- The Canadian Dollar churned on Thursday, holding flat against the Greenback.
- PMI figures from Canada contracted sharply in January, limiting Loonie gains.
- Key US NFP and Canadian employment figures are due on Friday.
The Canadian Dollar (CAD) spun in a tight circle on Thursday, churning chart paper near 1.4300 against the US Dollar (USD) as markets gear up for another Nonfarm Payrolls (NFP) Friday. Markets are treading water near familiar levels as investors shrug off the early week’s trade war fears and resume focusing on hopes for future Federal Reserve (Fed) rate cuts.
Canadian Purchasing Managers Index (PMI) figures for January sharply missed the mark on Thursday. Canadian Net Change in Employment and Average Hourly Wages numbers are due on Friday but will be overshadowed by the much larger US NFP jobs data package.
Daily digest market movers: Canadian Dollar flattens ahead of NFP
- The Canadian Dollar has fought back from 21-year lows this week, but remains trapped in familiar consolidation territory against the Greenback.
- Canada’s Ivey PMI for January contracted sharply on a seasonally adjusted basis, falling to a four-year low of 47.1.
- US tariffs on Mexico and Canada have been kicked down the road by another 30 days, and market tensions are loosening for the time being.
- US tariffs on China are still in place, as are reciprocal tariffs on the US from China, but these tit-for-tat import fees are largely symbolic and markets are expected to circumvent them quickly.
- Canada is expected to add far fewer jobs in January compared to December, down to 25K from 90.9K, and the Canadian Unemployment rate is forecast to tick up to 6.8% from 6.7%.
- Friday’s US NFP is likewise expected to shift lower to 170K net new jobs additions from 256K, but bumper labor prints from earlier in the week could signal an upside surprise.
Canadian Dollar price forecast
With key data due to wrap up the trading week, the Canadian Dollar is stuck back in familiar consolidation territory against the US Dollar. USD/CAD remains hung up on the 1.4300 handle, at the bottom end of a choppy sideways grind that has kept the pair traveling horizontally since mid-December.

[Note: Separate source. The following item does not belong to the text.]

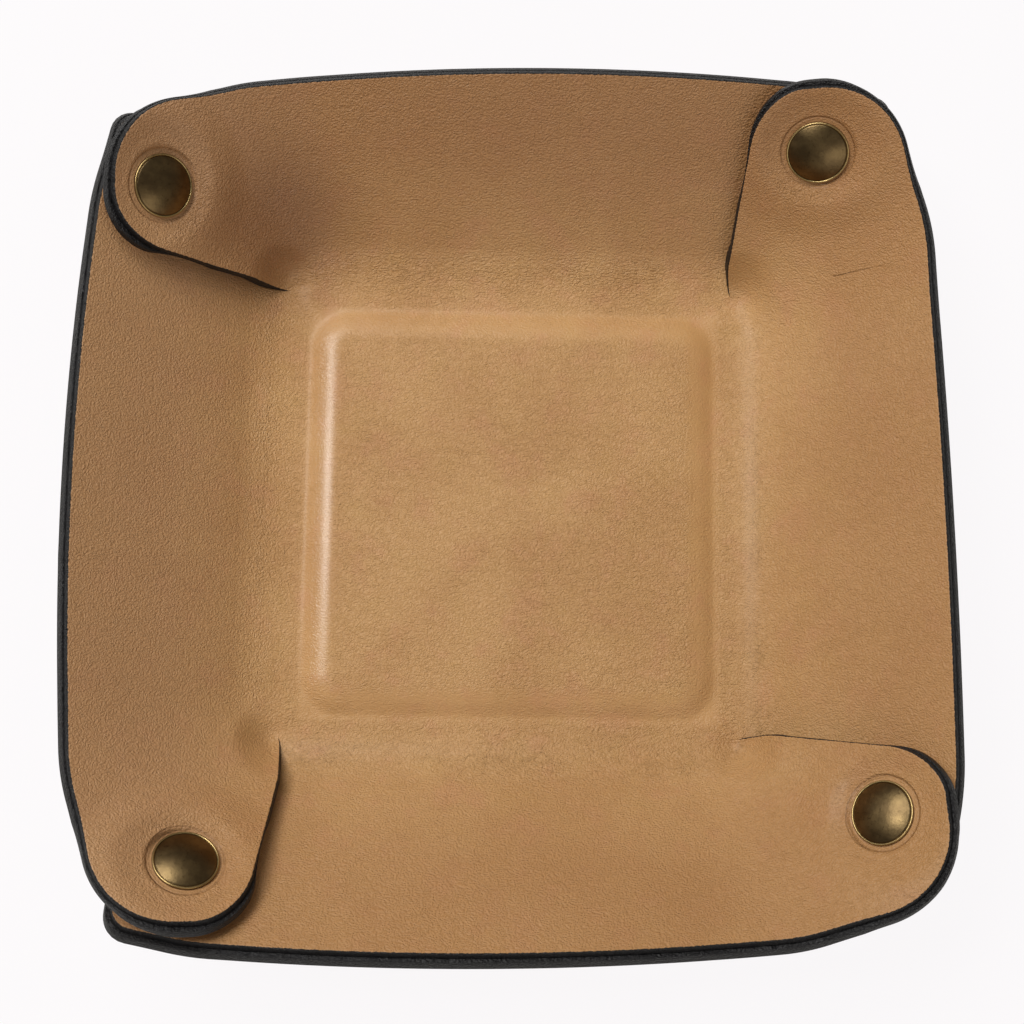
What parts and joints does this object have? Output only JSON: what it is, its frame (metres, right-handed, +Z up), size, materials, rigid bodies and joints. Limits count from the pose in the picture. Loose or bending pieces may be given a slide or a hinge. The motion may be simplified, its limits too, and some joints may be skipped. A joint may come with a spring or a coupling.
{
  "type": "valet tray",
  "caption": "Square leather valet tray whose walls fold up from a padded floor and are held by domed snaps on lapped corner lobes; opens out flat.",
  "frame": {"origin": "centre of the underside, on the surface that the tray rests on", "axes": "+Z up; +Y towards the back wall, which is the top of the picture; +X towards the right wall"},
  "size_m": [0.206, 0.206, 0.0461],
  "materials": {
    "lining_leather": "natural vegetable-tanned leather, fine grain, satin",
    "outer_leather": "natural vegetable-tanned leather with dark painted cut edges",
    "stiffener_board": "plain grey-brown pulp board",
    "snap_brass": "antique brass, domed, satin, worn brighter on the crown",
    "spring_wire": "bare spring wire"
  },
  "bodies": {
    "base": {"base_lining": "lining_leather", "base_outer": "outer_leather", "base_board": "stiffener_board"},
    "wall_back": {"wall_back_lining": "lining_leather", "wall_back_outer": "outer_leather", "stud_back": "snap_brass", "post_back": "snap_brass"},
    "lobe_back": {"lobe_back_lining": "lining_leather", "lobe_back_outer": "outer_leather", "cap_back": "snap_brass", "socket_back": "snap_brass", "socket_spring_back": "spring_wire"},
    "wall_left": {"wall_left_lining": "lining_leather", "wall_left_outer": "outer_leather", "stud_left": "snap_brass", "post_left": "snap_brass"},
    "lobe_left": {"lobe_left_lining": "lining_leather", "lobe_left_outer": "outer_leather", "cap_left": "snap_brass", "socket_left": "snap_brass", "socket_spring_left": "spring_wire"},
    "wall_front": {"wall_front_lining": "lining_leather", "wall_front_outer": "outer_leather", "stud_front": "snap_brass", "post_front": "snap_brass"},
    "lobe_front": {"lobe_front_lining": "lining_leather", "lobe_front_outer": "outer_leather", "cap_front": "snap_brass", "socket_front": "snap_brass", "socket_spring_front": "spring_wire"},
    "wall_right": {"wall_right_lining": "lining_leather", "wall_right_outer": "outer_leather", "stud_right": "snap_brass", "post_right": "snap_brass"},
    "lobe_right": {"lobe_right_lining": "lining_leather", "lobe_right_outer": "outer_leather", "cap_right": "snap_brass", "socket_right": "snap_brass", "socket_spring_right": "spring_wire"}
  },
  "joints": [
    {"name": "fold_back", "type": "hinge", "parent": "base", "child": "wall_back", "pos_m": [0, 0.06167, 0.0017], "axis": [1, 0, 0], "range_deg": [-42, 0]},
    {"name": "fold_left", "type": "hinge", "parent": "base", "child": "wall_left", "pos_m": [-0.06167, 0, 0.0017], "axis": [0, 1, 0], "range_deg": [-42, 0]},
    {"name": "fold_front", "type": "hinge", "parent": "base", "child": "wall_front", "pos_m": [0, -0.06167, 0.0017], "axis": [-1, 0, 0], "range_deg": [-42, 0]},
    {"name": "fold_right", "type": "hinge", "parent": "base", "child": "wall_right", "pos_m": [0.06167, 0, 0.0017], "axis": [0, -1, 0], "range_deg": [-42, 0]},
    {"name": "unsnap_back", "type": "hinge", "parent": "wall_back", "child": "lobe_back", "pos_m": [-0.0587, 0.0568, 0.00893], "axis": [0, 0.8106, 0.5856], "range_deg": [0, 30], "stiffness_Nm_per_rad": 0.05},
    {"name": "unsnap_left", "type": "hinge", "parent": "wall_left", "child": "lobe_left", "pos_m": [-0.0568, -0.0587, 0.00893], "axis": [-0.8106, 0, 0.5856], "range_deg": [0, 30], "stiffness_Nm_per_rad": 0.05},
    {"name": "unsnap_front", "type": "hinge", "parent": "wall_front", "child": "lobe_front", "pos_m": [0.0587, -0.0568, 0.00893], "axis": [0, -0.8106, 0.5856], "range_deg": [0, 30], "stiffness_Nm_per_rad": 0.05},
    {"name": "unsnap_right", "type": "hinge", "parent": "wall_right", "child": "lobe_right", "pos_m": [0.0568, 0.0587, 0.00893], "axis": [0.8106, 0, 0.5856], "range_deg": [0, 30], "stiffness_Nm_per_rad": 0.05}
  ],
  "couplings": [
    {"joint": "fold_left", "follows": "fold_back", "ratio": 1},
    {"joint": "fold_front", "follows": "fold_back", "ratio": 1},
    {"joint": "fold_right", "follows": "fold_back", "ratio": 1}
  ]
}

The Loonie tumbled early this week to a 21-year low against the Greenback, sending USD/CAD to a two-decade high near 1.4800, but the move was unsustainable and the pair is now back to its middling ways. Price action is drawing into the midrange at the 50-day Exponential Moving Average (EMA), and it will take a material shift in markets to punch in new technical levels.
USD/CAD daily chart
Canadian Dollar FAQs
The key factors driving the Canadian Dollar (CAD) are the level of interest rates set by the Bank of Canada (BoC), the price of Oil, Canada’s largest export, the health of its economy, inflation and the Trade Balance, which is the difference between the value of Canada’s exports versus its imports. Other factors include market sentiment – whether investors are taking on more risky assets (risk-on) or seeking safe-havens (risk-off) – with risk-on being CAD-positive. As its largest trading partner, the health of the US economy is also a key factor influencing the Canadian Dollar.
The Bank of Canada (BoC) has a significant influence on the Canadian Dollar by setting the level of interest rates that banks can lend to one another. This influences the level of interest rates for everyone. The main goal of the BoC is to maintain inflation at 1-3% by adjusting interest rates up or down. Relatively higher interest rates tend to be positive for the CAD. The Bank of Canada can also use quantitative easing and tightening to influence credit conditions, with the former CAD-negative and the latter CAD-positive.
The price of Oil is a key factor impacting the value of the Canadian Dollar. Petroleum is Canada’s biggest export, so Oil price tends to have an immediate impact on the CAD value. Generally, if Oil price rises CAD also goes up, as aggregate demand for the currency increases. The opposite is the case if the price of Oil falls. Higher Oil prices also tend to result in a greater likelihood of a positive Trade Balance, which is also supportive of the CAD.
While inflation had always traditionally been thought of as a negative factor for a currency since it lowers the value of money, the opposite has actually been the case in modern times with the relaxation of cross-border capital controls. Higher inflation tends to lead central banks to put up interest rates which attracts more capital inflows from global investors seeking a lucrative place to keep their money. This increases demand for the local currency, which in Canada’s case is the Canadian Dollar.
Macroeconomic data releases gauge the health of the economy and can have an impact on the Canadian Dollar. Indicators such as GDP, Manufacturing and Services PMIs, employment, and consumer sentiment surveys can all influence the direction of the CAD. A strong economy is good for the Canadian Dollar. Not only does it attract more foreign investment but it may encourage the Bank of Canada to put up interest rates, leading to a stronger currency. If economic data is weak, however, the CAD is likely to fall.